Arrêt du 8 février 2007 
IIe Cour de droit civil 
 
Composition 
MM. et Mme les Juges Raselli, Président, 
Hohl et Marazzi. 
Greffière: Mme Rey-Mermet. 
 
Parties 
A.________, 
recourant, représenté par Me Serge Rouvinet, avocat, 
 
contre 
 
B.________, 
intimé, représenté par Me Vincent Jeanneret, avocat, 
Commission de surveillance des offices des poursuites et des faillites du canton de Genève, case postale 3840, 1211 Genève 3, 
 
Office des poursuites de Genève, 1211 Genève 8. 
 
Objet 
art. 9 Cst. (notification d'un commandement de payer), 
 
recours de droit public [OJ] contre la décision de la Commission de surveillance des offices des poursuites et des faillites du canton de Genève du 30 mai 2006. 
 
Faits : 
A. 
A la requête du créancier A.________, le Tribunal de première instance de Genève a ordonné le 30 août 2000 un séquestre au détriment de B.________, indiquant comme domicile du débiteur une adresse à Beyrouth (Liban). A cette même adresse se trouve aussi le siège de la société C.________, dont le président directeur général est D.________, frère de B.________. Ce dernier occupe également la fonction de directeur de cette société. 
 
En validation de l'ordonnance de séquestre, un commandement de payer a été notifié le 23 mai 2001 par voie édictale dans la Feuille officielle suisse du commerce.

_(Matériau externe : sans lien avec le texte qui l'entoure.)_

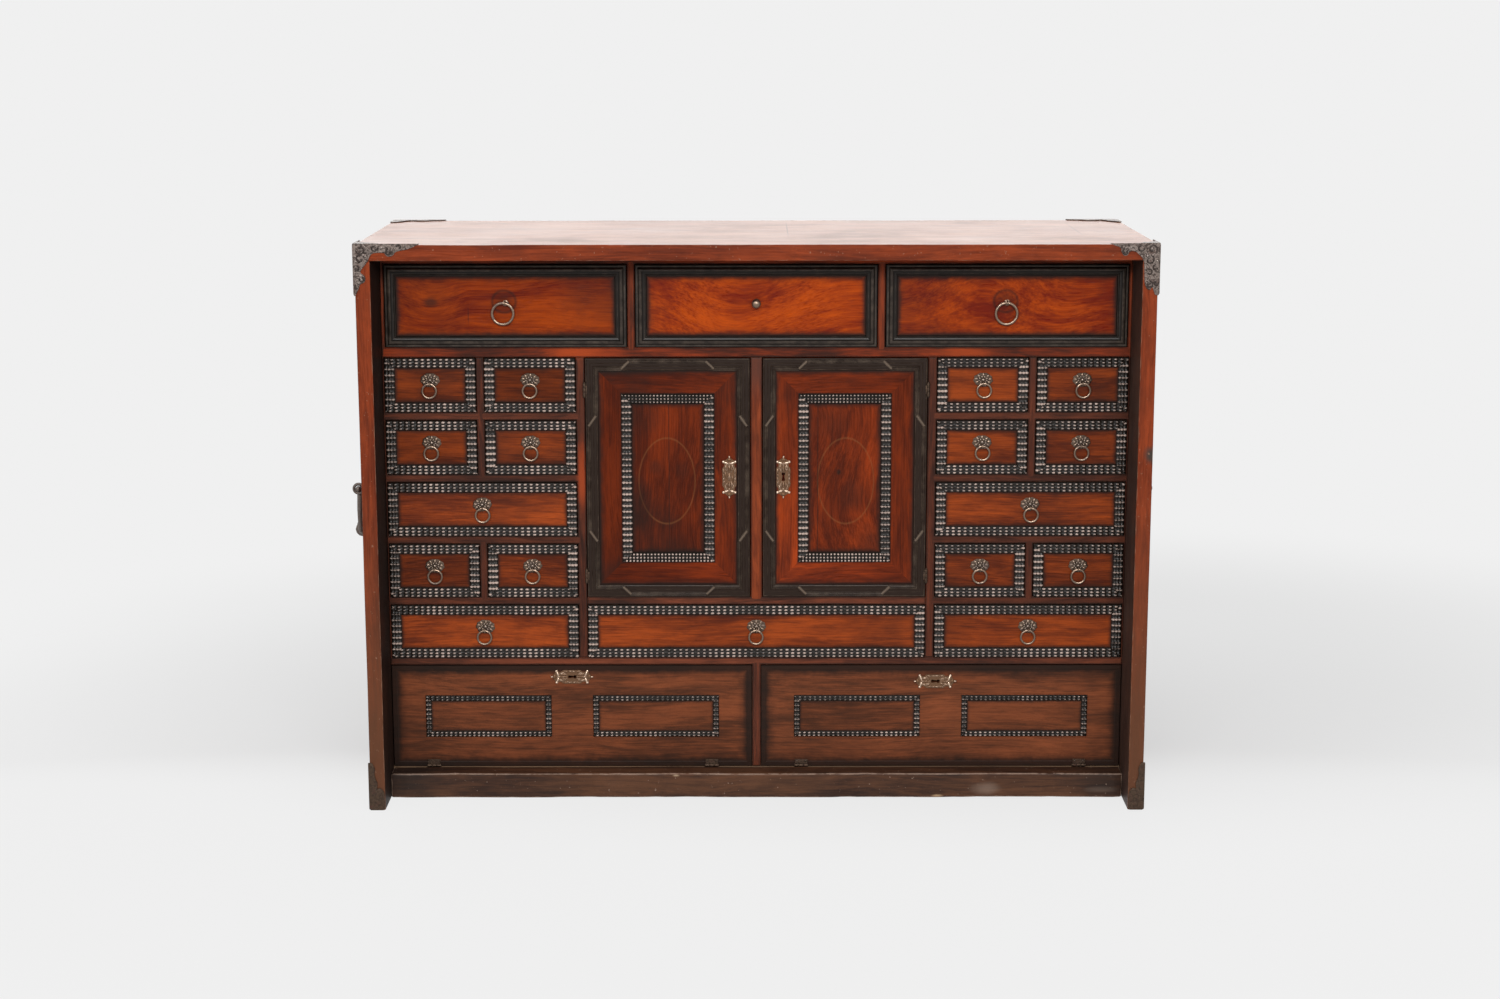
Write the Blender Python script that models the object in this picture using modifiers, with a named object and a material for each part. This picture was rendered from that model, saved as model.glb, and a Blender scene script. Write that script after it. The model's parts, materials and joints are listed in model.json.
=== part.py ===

La publication indiquait que le débiteur était inconnu à l'adresse libanaise. Le 25 mai 2001, le conseil de B.________ y a formé opposition, en indiquant que son client faisait élection de domicile en son étude. Le séquestre ayant été révoqué, la poursuite est devenue sans objet. 
B. 
A la suite d'une requête de A.________, le 4 décembre 2003, le Tribunal de première instance a ordonné un nouveau séquestre à l'endroit de B.________. Le procès-verbal et le commandement de payer le validant ont été transmis, par l'intermédiaire de l'Office fédéral de la police, à l'Ambassade de Suisse à Beyrouth pour notification. Le 9 décembre 2004, un huissier de justice s'est présenté au domicile du débiteur où il a effectué la notification à E.________, en sa qualité d'employée de C.________. Selon l'attestation établie par l'huissier, le commandement de payer a été notifié "à la société X.________ par l'intermédiaire de l'employée, responsable dans la société et fondée de pouvoir, E.________, qui a reçu les papiers et signé de sa main". Celle-ci a ensuite envoyé les actes notifiés au président directeur général, D.________, résidant en Syrie. 
 
Dans l'intervalle, par télécopie du 16 novembre 2004, le conseil du débiteur a interpellé l'Office des poursuites sur la question de la validation du séquestre en ces termes : "Vous me savez représenter à Genève les intérêts de M. B.________". 
C. 
Le 4 mars 2005, le poursuivi a formé opposition au commandement de payer notifié au Liban. L'Office des poursuites l'ayant rejetée pour cause de tardiveté, B.________ a porté plainte (A/574/2005) contre cette décision. 
D. 
Le 7 mars 2005, il a formé une nouvelle plainte (A/518/2005) auprès de l'autorité cantonale de surveillance en faisant valoir qu'il n'avait jamais reçu notification du commandement de payer. Il s'étonnait du fait que celui-ci ait été adressé au Liban dès lors qu'il avait fait élection de domicile en l'étude de son conseil pour la procédure en validation de séquestre. Le 15 mars 2005, l'Office des poursuites a notifié en mains du conseil du poursuivi un nouveau commandement de payer annulant et remplaçant l'acte notifié le 9 décembre 2004 au Liban. Le poursuivi a formé opposition. De son côté, le poursuivant a porté plainte (A/823/2005) contre cette nouvelle notification. 
E. 
Par décision du 30 mai 2006, la Commission de surveillance a rejeté la plainte formée par A.________ et déclaré sans objet les deux plaintes déposées par le poursuivi. 
F. 
Agissant par la voie du recours de droit public au Tribunal fédéral, A.________ conclut à l'annulation de cette décision. Il a présenté une demande d'effet suspensif qui a été rejetée, dès lors que cette mesure a déjà été prise dans le cadre du recours LP (cf. art. 19 al. 1 LP et art. 75 ss OJ) connexe (7B.86/2006), lequel sera traité après le recours de droit public (art. 57 al. 5 OJ en corrélation avec l'art. 81 OJ). Le poursuivi n'a pas été invité à répondre au recours. 
 
Le Tribunal fédéral considère en droit: 
1. 
1.1 La loi du 17 juin 2005 sur le Tribunal fédéral (LTF; RS 173.110) est entrée en vigueur le 1er janvier 2007 (RO 2006 p. 1205 ss, p. 1242). L'acte attaqué ayant été rendu avant cette date, la procédure reste régie par la loi fédérale du 16 décembre 1943 d'organisation judiciaire (art. 132 al. 1 LTF).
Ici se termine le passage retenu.